Con su arribo a la isla, el cientificismo althusseriano amenazó las posiciones ganadas por el materialismo cultural y la historia social en las sordas batallas de los cincuenta. Terry Eagleton planteó la necesidad de crear una ciencia de la producción literaria que superara los balbuceos teóricos de sus predecesores y Perry Anderson retomó la categoría de sobredeterminación para fundamentar la importancia del Estado durante el absolutismo. Entrados los setenta, algunos teóricos sociales despojaron de todo contenido histórico el concepto de modo de producción. Y, desde los albores de la década anterior, ya el propio Althusser había postulado un antihumanismo teórico que desenmascaraba el fundamento ideológico, es decir no científico, de “la interpretación ‘humanista’ de la obra de Marx”, impuesta “progresivamente e irresistiblemente en la filosofía marxista reciente, al interior mismo del partido comunista soviético y de los partidos comunistas occidentales”[3]. En lo que a Francia respecta, el objeto de la crítica era Sartre. Además, en su “lectura sintomática” de El Capital, el filósofo nacido en Argelia concibió a la historia como un “proceso sin sujeto”, obliterando, o cuando menos minimizando, la acción intencional de los actores sociales. “La irrupción de estas propuestas –destaca Estrella— acaece precisamente cuando la historiografía marxista británica está  embarcada en un proceso de expansión… estos historiadores no dejarán de percibir como una amenaza a su autonomía y a su capital específico, las ambiciones de estas propuestas desarrolladas fundamentalmente en disciplinas adyacentes a la historia” (p. 170).
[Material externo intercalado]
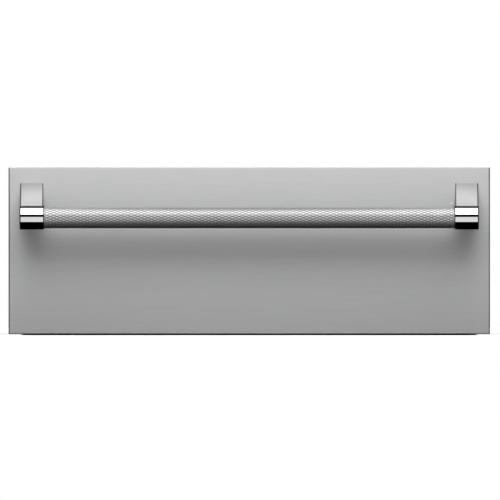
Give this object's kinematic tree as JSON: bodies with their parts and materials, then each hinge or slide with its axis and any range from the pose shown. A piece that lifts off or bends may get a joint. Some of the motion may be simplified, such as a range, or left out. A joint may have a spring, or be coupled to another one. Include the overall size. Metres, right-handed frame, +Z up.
{
  "type": "warming drawer",
  "caption": "Free-standing warming drawer: a wide brushed front with a knurled bar handle, a pan on ball slides above a sheathed heating element, and a control strip behind the front.",
  "frame": {"origin": "on the resting surface, under the middle of the whole object's box", "axes": "+X to the viewer's right along the front, +Y to the back, so the front faces -Y, +Z up"},
  "size_m": [0.759, 0.6752, 0.265],
  "materials": {
    "brushed_front": "satin",
    "satin_post": "satin",
    "knurled_bar": "satin",
    "polished_cap": "polished",
    "inner_sheet": "satin",
    "drawn_pan": "satin",
    "bright_wire": "polished",
    "zinc_slide": "satin",
    "ball_cage": "satin",
    "zinc_sheet": "satin",
    "frame_steel": "satin",
    "liner_steel": "satin",
    "mineral_board": "matte",
    "element_sheath": "matte",
    "probe_steel": "satin",
    "brown_moulding": "satin",
    "board_green": "satin",
    "board_parts": "satin",
    "white_nylon": "satin",
    "black_nylon": "satin",
    "lead_pvc": "satin",
    "lead_glass": "matte",
    "ribbon_grey": "satin",
    "fascia_black": "satin",
    "window_smoke": "gloss",
    "indicator_red": "gloss",
    "light_pipe_clear": "gloss",
    "button_grey": "satin",
    "seal_rubber": "matte",
    "foot_rubber": "matte",
    "screw_steel": "satin"
  },
  "bodies": {
    "cabinet": {"base_pan": "zinc_sheet", "outer_wrap": "zinc_sheet", "rear_panel": "zinc_sheet", "front_frame": "frame_steel", "cavity_liner": "liner_steel", "control_deck": "zinc_sheet", "top_insulation": "mineral_board", "bottom_insulation": "mineral_board", "side_insulation": "mineral_board", "rear_insulation": "mineral_board", "heating_element": "element_sheath", "element_brackets": "zinc_sheet", "temperature_probe": "probe_steel", "thermal_cutout": "brown_moulding", "control_board": "board_green", "board_components": "board_parts", "terminal_block": "white_nylon", "cable_gland": "black_nylon", "mains_leads": "lead_pvc", "heater_leads": "lead_glass", "ribbon_cable": "ribbon_grey", "control_fascia": "fascia_black", "display_window": "window_smoke", "display_board": "board_green", "indicator_led": "indicator_red", "left_outer_slide": "zinc_slide", "right_outer_slide": "zinc_slide", "cavity_seal": "seal_rubber", "casing_screws": "screw_steel", "rubber_feet": "foot_rubber"},
    "drawer": {"front_skin": "brushed_front", "front_inner_panel": "inner_sheet", "front_insulation": "mineral_board", "handle_bar": "knurled_bar", "left_handle_post": "satin_post", "right_handle_post": "satin_post", "left_end_cap": "polished_cap", "right_end_cap": "polished_cap", "handle_screws": "screw_steel", "light_pipe": "light_pipe_clear", "drawer_pan": "drawn_pan", "left_rail": "inner_sheet", "right_rail": "inner_sheet", "rear_crossbar": "inner_sheet", "left_inner_slide": "zinc_slide", "right_inner_slide": "zinc_slide", "inner_panel_screws": "screw_steel"},
    "rack": {"wire_rack": "bright_wire"},
    "vent": {"vent_slider": "inner_sheet"},
    "left_middle_slide": {"left_middle_slide": "zinc_slide"},
    "left_outer_cage": {"left_outer_cage": "ball_cage"},
    "left_inner_cage": {"left_inner_cage": "ball_cage"},
    "right_middle_slide": {"right_middle_slide": "zinc_slide"},
    "right_outer_cage": {"right_outer_cage": "ball_cage"},
    "right_inner_cage": {"right_inner_cage": "ball_cage"},
    "power_button": {"power_button": "button_grey"},
    "low_button": {"low_button": "button_grey"},
    "medium_button": {"medium_button": "button_grey"},
    "high_button": {"high_button": "button_grey"},
    "timer_button": {"timer_button": "button_grey"}
  },
  "joints": [
    {"name": "drawer_slide", "type": "slide", "parent": "cabinet", "child": "drawer", "axis": [0, -1, 0], "range_m": [0, 0.48]},
    {"name": "left_middle_slide_travel", "type": "slide", "parent": "cabinet", "child": "left_middle_slide", "axis": [0, -1, 0], "range_m": [0, 0.24]},
    {"name": "left_outer_cage_travel", "type": "slide", "parent": "cabinet", "child": "left_outer_cage", "axis": [0, -1, 0], "range_m": [0, 0.12]},
    {"name": "left_inner_cage_travel", "type": "slide", "parent": "cabinet", "child": "left_inner_cage", "axis": [0, -1, 0], "range_m": [0, 0.36]},
    {"name": "right_middle_slide_travel", "type": "slide", "parent": "cabinet", "child": "right_middle_slide", "axis": [0, -1, 0], "range_m": [0, 0.24]},
    {"name": "right_outer_cage_travel", "type": "slide", "parent": "cabinet", "child": "right_outer_cage", "axis": [0, -1, 0], "range_m": [0, 0.12]},
    {"name": "right_inner_cage_travel", "type": "slide", "parent": "cabinet", "child": "right_inner_cage", "axis": [0, -1, 0], "range_m": [0, 0.36]},
    {"name": "power_press", "type": "slide", "parent": "cabinet", "child": "power_button", "axis": [0, 1, 0], "range_m": [0, 0.0008], "stiffness_N_per_m": 900, "springref_m": -0.0008},
    {"name": "low_press", "type": "slide", "parent": "cabinet", "child": "low_button", "axis": [0, 1, 0], "range_m": [0, 0.0008], "stiffness_N_per_m": 900, "springref_m": -0.0008},
    {"name": "medium_press", "type": "slide", "parent": "cabinet", "child": "medium_button", "axis": [0, 1, 0], "range_m": [0, 0.0008], "stiffness_N_per_m": 900, "springref_m": -0.0008},
    {"name": "high_press", "type": "slide", "parent": "cabinet", "child": "high_button", "axis": [0, 1, 0], "range_m": [0, 0.0008], "stiffness_N_per_m": 900, "springref_m": -0.0008},
    {"name": "timer_press", "type": "slide", "parent": "cabinet", "child": "timer_button", "axis": [0, 1, 0], "range_m": [0, 0.0008], "stiffness_N_per_m": 900, "springref_m": -0.0008},
    {"name": "rack_lift", "type": "slide", "parent": "drawer", "child": "rack", "axis": [0, 0, 1], "range_m": [0, 0.1]},
    {"name": "vent_slide", "type": "slide", "parent": "drawer", "child": "vent", "axis": [1, 0, 0], "range_m": [0, 0.009]}
  ],
  "couplings": [
    {"joint": "left_middle_slide_travel", "follows": "drawer_slide", "ratio": 0.5},
    {"joint": "left_outer_cage_travel", "follows": "drawer_slide", "ratio": 0.25},
    {"joint": "left_inner_cage_travel", "follows": "drawer_slide", "ratio": 0.75},
    {"joint": "right_middle_slide_travel", "follows": "drawer_slide", "ratio": 0.5},
    {"joint": "right_outer_cage_travel", "follows": "drawer_slide", "ratio": 0.25},
    {"joint": "right_inner_cage_travel", "follows": "drawer_slide", "ratio": 0.75}
  ]
}
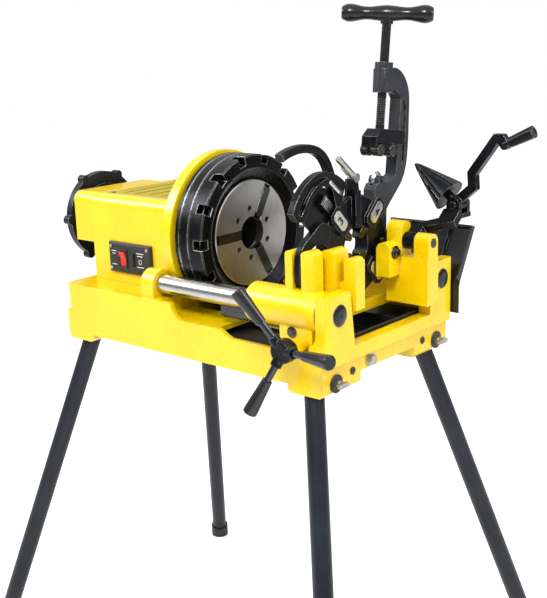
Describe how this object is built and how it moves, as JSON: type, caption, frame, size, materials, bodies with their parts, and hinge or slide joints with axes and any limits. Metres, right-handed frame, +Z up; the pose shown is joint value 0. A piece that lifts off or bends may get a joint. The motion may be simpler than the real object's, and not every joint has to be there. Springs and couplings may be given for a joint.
{
  "type": "pipe threading machine",
  "caption": "Electric pipe threading machine on four splayed legs, with a gripping spindle and a sliding carriage carrying a pipe cutter, die head and reamer.",
  "frame": {"origin": "on the spindle axis, in the plane of the faceplate's right face", "axes": "+X along the spindle towards the carriage and tools, +Y to the rear, +Z up"},
  "size_m": [0.9615, 0.7416, 1.3005],
  "materials": {
    "castings": "glossy yellow enamel on a casting",
    "housing": "glossy yellow enamel on a casting",
    "cover": "olive yellow, satin",
    "tray": "black, satin",
    "splash_tray": "black, satin",
    "small_screws": "zinc plated",
    "switch_box": "moulded",
    "rocker": "red",
    "motor": "black, satin",
    "motor_cap": "moulded",
    "gear_steel": "cut and oiled",
    "gear_steel_2": "cut and oiled",
    "gear_steel_3": "cut and oiled",
    "gear_steel_4": "cut and oiled",
    "drive_plate": "as machined",
    "spindle": "turned",
    "bearing": "turned",
    "bearing_2": "turned",
    "faceplate": "faced on a lathe",
    "socket_screws": "black oxide",
    "jaw_steel_1": "hardened",
    "jaw_steel_2": "hardened",
    "jaw_steel_3": "hardened",
    "hammer_wheel": "blackened casting",
    "rear_chuck": "blackened casting",
    "rear_ring": "blackened casting",
    "rear_jaw_steel_1": "hardened",
    "rear_jaw_steel_2": "hardened",
    "rear_jaw_steel_3": "hardened",
    "rail": "ground",
    "rail_2": "ground",
    "rack_steel": "cut",
    "carriage": "glossy yellow enamel on a casting",
    "pins": "ground",
    "pinion_shaft": "turned",
    "wheel_hub": "blackened casting",
    "wheel_arms": "bright",
    "wheel_grips": "moulded",
    "die_head": "blackened casting",
    "die_steel_1": "hardened",
    "die_steel_2": "hardened",
    "die_steel_3": "hardened",
    "die_steel_4": "hardened",
    "tags": "brushed",
    "cam": "blackened",
    "throwout": "blackened forging",
    "link_rod": "zinc plated",
    "cutter_frame": "light grey enamel on a casting",
    "cutter_slide": "milled",
    "cutter_wheel": "hardened and ground",
    "roller_1": "ground",
    "roller_2": "ground",
    "feed_screw": "turned",
    "reamer_arm": "blackened casting",
    "reamer_lever": "blackened forging",
    "reamer_cone": "milled",
    "legs": "dark grey paint on tube",
    "feet": "moulded",
    "clamp_bolts": "zinc plated",
    "drain_plug": "zinc plated"
  },
  "bodies": {
    "frame": {"base_casting": "castings", "chip_tray": "tray", "rear_splash_tray": "splash_tray", "gear_case": "housing", "top_cover": "cover", "cover_screws": "small_screws", "switch_box": "switch_box", "motor": "motor", "motor_end_cap": "motor_cap", "drive_plate": "drive_plate", "front_bearing": "bearing", "rear_bearing": "bearing_2", "guide_rail_front": "rail", "guide_rail_rear": "rail_2", "rack": "rack_steel", "legs": "legs", "leg_feet": "feet", "leg_clamp_bolts": "clamp_bolts", "drain_plug": "drain_plug"},
    "switch": {"switch_rocker": "rocker"},
    "motor_shaft": {"motor_pinion": "gear_steel"},
    "layshaft": {"layshaft": "gear_steel_2", "lay_big_gear": "gear_steel_3"},
    "spindle": {"spindle_gear": "gear_steel_4", "spindle_tube": "spindle", "chuck_body": "faceplate", "faceplate_screws": "socket_screws", "rear_chuck_body": "rear_chuck"},
    "hammer_wheel": {"hammer_wheel": "hammer_wheel"},
    "jaw_1": {"jaw_1": "jaw_steel_1"},
    "jaw_2": {"jaw_2": "jaw_steel_2"},
    "jaw_3": {"jaw_3": "jaw_steel_3"},
    "rear_ring": {"rear_chuck_ring": "rear_ring"},
    "rear_jaw_1": {"rear_jaw_1": "rear_jaw_steel_1"},
    "rear_jaw_2": {"rear_jaw_2": "rear_jaw_steel_2"},
    "rear_jaw_3": {"rear_jaw_3": "rear_jaw_steel_3"},
    "carriage": {"carriage": "carriage", "hinge_pins": "pins"},
    "handwheel": {"pinion_shaft": "pinion_shaft", "handwheel_hub": "wheel_hub", "handwheel_arms": "wheel_arms", "handwheel_grips": "wheel_grips"},
    "die_head": {"die_head_body": "die_head", "die_tags": "tags", "head_link_rod": "link_rod"},
    "throwout": {"cam_plate": "cam", "throwout_handle": "throwout"},
    "die_1": {"die_1": "die_steel_1"},
    "die_2": {"die_2": "die_steel_2"},
    "die_3": {"die_3": "die_steel_3"},
    "die_4": {"die_4": "die_steel_4"},
    "cutter": {"cutter_frame": "cutter_frame"},
    "cutter_wheel": {"cutter_wheel": "cutter_wheel"},
    "cutter_slide": {"cutter_slide": "cutter_slide"},
    "cutter_roller_front": {"cutter_roller_front": "roller_1"},
    "cutter_roller_rear": {"cutter_roller_rear": "roller_2"},
    "feed_screw": {"cutter_feed_screw": "feed_screw"},
    "reamer_arm": {"reamer_arm": "reamer_arm"},
    "reamer_tool": {"reamer_lever": "reamer_lever", "reamer_cone": "reamer_cone"}
  },
  "joints": [
    {"name": "spindle_turn", "type": "hinge", "parent": "frame", "child": "spindle", "pos_m": [0, 0, 0], "axis": [1, 0, 0], "continuous": true},
    {"name": "layshaft_turn", "type": "hinge", "parent": "frame", "child": "layshaft", "pos_m": [0, 0.01969, -0.06509], "axis": [1, 0, 0], "continuous": true},
    {"name": "motor_turn", "type": "hinge", "parent": "frame", "child": "motor_shaft", "pos_m": [0, -0.01, -0.088], "axis": [1, 0, 0], "continuous": true},
    {"name": "hammer_turn", "type": "hinge", "parent": "spindle", "child": "hammer_wheel", "pos_m": [0, 0, 0], "axis": [1, 0, 0], "range_deg": [0, 945]},
    {"name": "jaw_1_slide", "type": "slide", "parent": "spindle", "child": "jaw_1", "axis": [0, -0.5, -0.866], "range_m": [0, 0.021]},
    {"name": "jaw_2_slide", "type": "slide", "parent": "spindle", "child": "jaw_2", "axis": [0, 1, 0], "range_m": [0, 0.021]},
    {"name": "jaw_3_slide", "type": "slide", "parent": "spindle", "child": "jaw_3", "axis": [0, -0.5, 0.866], "range_m": [0, 0.021]},
    {"name": "rear_ring_turn", "type": "hinge", "parent": "spindle", "child": "rear_ring", "pos_m": [0, 0, 0], "axis": [1, 0, 0], "range_deg": [0, 810]},
    {"name": "rear_jaw_1_slide", "type": "slide", "parent": "spindle", "child": "rear_jaw_1", "axis": [0, -0.5, -0.866], "range_m": [0, 0.018]},
    {"name": "rear_jaw_2_slide", "type": "slide", "parent": "spindle", "child": "rear_jaw_2", "axis": [0, 1, 0], "range_m": [0, 0.018]},
    {"name": "rear_jaw_3_slide", "type": "slide", "parent": "spindle", "child": "rear_jaw_3", "axis": [0, -0.5, 0.866], "range_m": [0, 0.018]},
    {"name": "carriage_slide", "type": "slide", "parent": "frame", "child": "carriage", "axis": [1, 0, 0], "range_m": [-0.115, 0]},
    {"name": "handwheel_turn", "type": "hinge", "parent": "carriage", "child": "handwheel", "pos_m": [0.255, -0.2, -0.127], "axis": [0, 1, 0], "range_deg": [0, 475]},
    {"name": "die_head_pivot", "type": "hinge", "parent": "carriage", "child": "die_head", "pos_m": [0.226, 0.135, -0.028], "axis": [1, 0, 0], "range_deg": [-80, 0]},
    {"name": "throwout_turn", "type": "hinge", "parent": "die_head", "child": "throwout", "pos_m": [0.212, 0, 0], "axis": [1, 0, 0], "range_deg": [-28, 0]},
    {"name": "die_1_slide", "type": "slide", "parent": "die_head", "child": "die_1", "axis": [0, 0.7071, 0.7071], "range_m": [0, 0.004]},
    {"name": "die_2_slide", "type": "slide", "parent": "die_head", "child": "die_2", "axis": [0, -0.7071, 0.7071], "range_m": [0, 0.004]},
    {"name": "die_3_slide", "type": "slide", "parent": "die_head", "child": "die_3", "axis": [0, -0.7071, -0.7071], "range_m": [0, 0.004]},
    {"name": "die_4_slide", "type": "slide", "parent": "die_head", "child": "die_4", "axis": [0, 0.7071, -0.7071], "range_m": [0, 0.004]},
    {"name": "cutter_pivot", "type": "hinge", "parent": "carriage", "child": "cutter", "pos_m": [0.184, 0.135, -0.028], "axis": [1, 0, 0], "range_deg": [0, 79.3]},
    {"name": "cutter_feed", "type": "slide", "parent": "cutter", "child": "cutter_slide", "axis": [0, 0.1231, 0.9924], "range_m": [-0.012, 0.03]},
    {"name": "feed_screw_turn", "type": "hinge", "parent": "cutter_slide", "child": "feed_screw", "pos_m": [0.184, 0.14888, 0.20254], "axis": [0, 0.1231, 0.9924], "range_deg": [-1440, 3600]},
    {"name": "cutter_wheel_spin", "type": "hinge", "parent": "cutter", "child": "cutter_wheel", "pos_m": [0.184, 0.13519, 0.09209], "axis": [1, 0, 0], "continuous": true},
    {"name": "roller_front_spin", "type": "hinge", "parent": "cutter_slide", "child": "cutter_roller_front", "pos_m": [0.184, 0.12295, 0.14782], "axis": [1, 0, 0], "continuous": true},
    {"name": "roller_rear_spin", "type": "hinge", "parent": "cutter_slide", "child": "cutter_roller_rear", "pos_m": [0.184, 0.16066, 0.14314], "axis": [1, 0, 0], "continuous": true},
    {"name": "reamer_pivot", "type": "hinge", "parent": "carriage", "child": "reamer_arm", "pos_m": [0.289, 0.092, -0.001], "axis": [1, 0, 0], "range_deg": [0, 140.3]},
    {"name": "reamer_swivel", "type": "hinge", "parent": "reamer_arm", "child": "reamer_tool", "pos_m": [0.336, 0.1634, 0.0571], "axis": [0, -1, 0], "range_deg": [0, 36.3]},
    {"name": "switch_rock", "type": "hinge", "parent": "frame", "child": "switch", "pos_m": [0, -0.126, -0.05], "axis": [1, 0, 0], "range_deg": [-6, 6]}
  ],
  "couplings": [
    {"joint": "layshaft_turn", "follows": "spindle_turn", "ratio": -3.8571},
    {"joint": "motor_turn", "follows": "spindle_turn", "ratio": 12.214},
    {"joint": "jaw_1_slide", "follows": "hammer_turn", "m_per_rad": 0.0012732},
    {"joint": "jaw_2_slide", "follows": "hammer_turn", "m_per_rad": 0.0012732},
    {"joint": "jaw_3_slide", "follows": "hammer_turn", "m_per_rad": 0.0012732},
    {"joint": "rear_jaw_1_slide", "follows": "rear_ring_turn", "m_per_rad": 0.0012732},
    {"joint": "rear_jaw_2_slide", "follows": "rear_ring_turn", "m_per_rad": 0.0012732},
    {"joint": "rear_jaw_3_slide", "follows": "rear_ring_turn", "m_per_rad": 0.0012732},
    {"joint": "handwheel_turn", "follows": "carriage_slide", "rad_per_m": -71.429},
    {"joint": "die_1_slide", "follows": "throwout_turn", "m_per_rad": -0.0081851},
    {"joint": "die_2_slide", "follows": "throwout_turn", "m_per_rad": -0.0081851},
    {"joint": "die_3_slide", "follows": "throwout_turn", "m_per_rad": -0.0081851},
    {"joint": "die_4_slide", "follows": "throwout_turn", "m_per_rad": -0.0081851},
    {"joint": "feed_screw_turn", "follows": "cutter_feed", "rad_per_m": 2094.4}
  ]
}
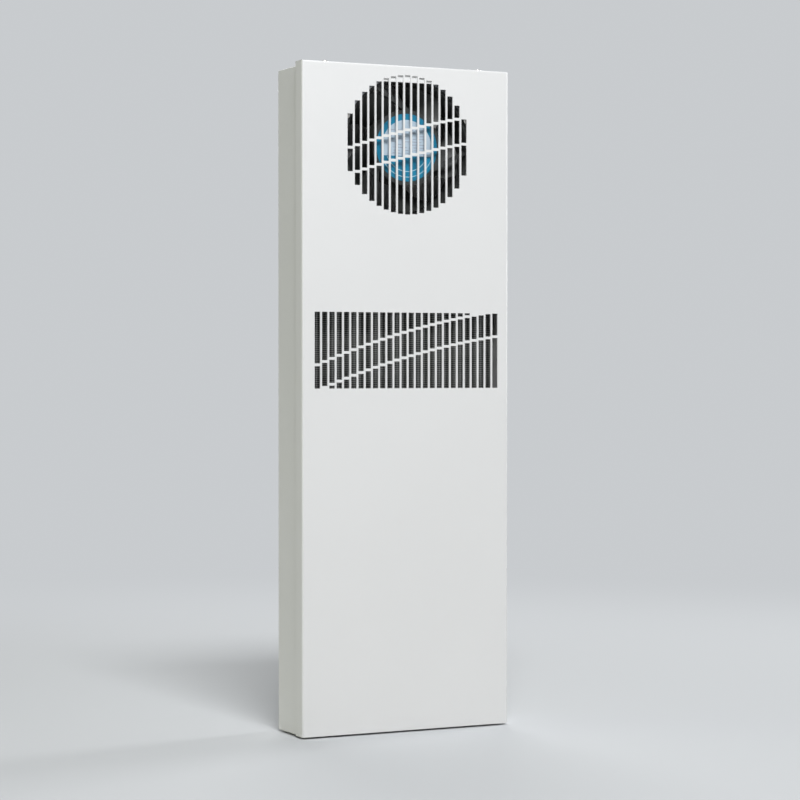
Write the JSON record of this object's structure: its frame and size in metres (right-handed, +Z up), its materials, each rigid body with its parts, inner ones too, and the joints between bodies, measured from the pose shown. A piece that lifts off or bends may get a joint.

El contrapunto de la postura teórica de Thompson no podía ser mayor. Sin embargo, éste tardó mucho tiempo en responder y, cuando lo hizo, pasó por alto las coincidencias con Althusser (ya señalamos la adecuación de la metáfora de la base y la superestructura, podríamos agregar ahora la tesis de que las clases se constituyen a partir del conflicto). Si estiramos el hilo tendido por Estrella, esto se debe quizá a que el historiador oxoniense aprovechó todo el capital intelectual acumulado para desafiar al filósofo marxista más importante de su generación. Sumido en sus crónicas crisis maniaco-depresivas, probablemente éste nunca conoció la furibunda crítica expuesta en Miseria de la teoría.
Para terminar tomo prestada otra idea de Clío ante el espejo para hablar de la trayectoria de la historiografía marxista británica durante los noventa, y en particular de Hobsbawm. En su autobiografía, el historiador nacido en Alejandría lamentó que el reconocimiento intelectual le llegara bastante tarde, siendo ahora (a sus noventa y cinco años) el historiador acaso más conocido, traducido y respetado del mundo, no obstante que nunca renunció a su militancia comunista. Su gran talento, erudición y prosa, no bastaron para competir con el encanto del poeta romántico que habitaba en Thompson, del rebelde que desafío el canon y trató de acabar con el conformismo de su generación. La obra del oxoniense, que germinó en medio de una de las más sólidas comunidades intelectuales de la segunda mitad del siglo XX, opacó en parte a la de sus compañeros de viaje, notables historiadores también. El gran éxito de la Era de los extremos, publicada por Hobsbawm en 1994, esto es, un año después de la muerte de Thompson, lo atestigua. Con él, el sacerdote recuperaba el lugar ganado por el profeta.

Carlos Illades
UAM-Iztapalapa


[1] Eric J. Hobsbawm, Años interesantes. Una vida en el siglo XX (Barcelona, Crítica, 2003), p. 202.
[2] E.P. Thompson, Las particularidades de lo inglés y otros ensayos (Valencia, Fundación Instituto de Historia Social, 2002), p. 25.
[3] Louis Althusser, La revolución teórica de Marx (México, Siglo XXI Editores, 1967), p. XIII.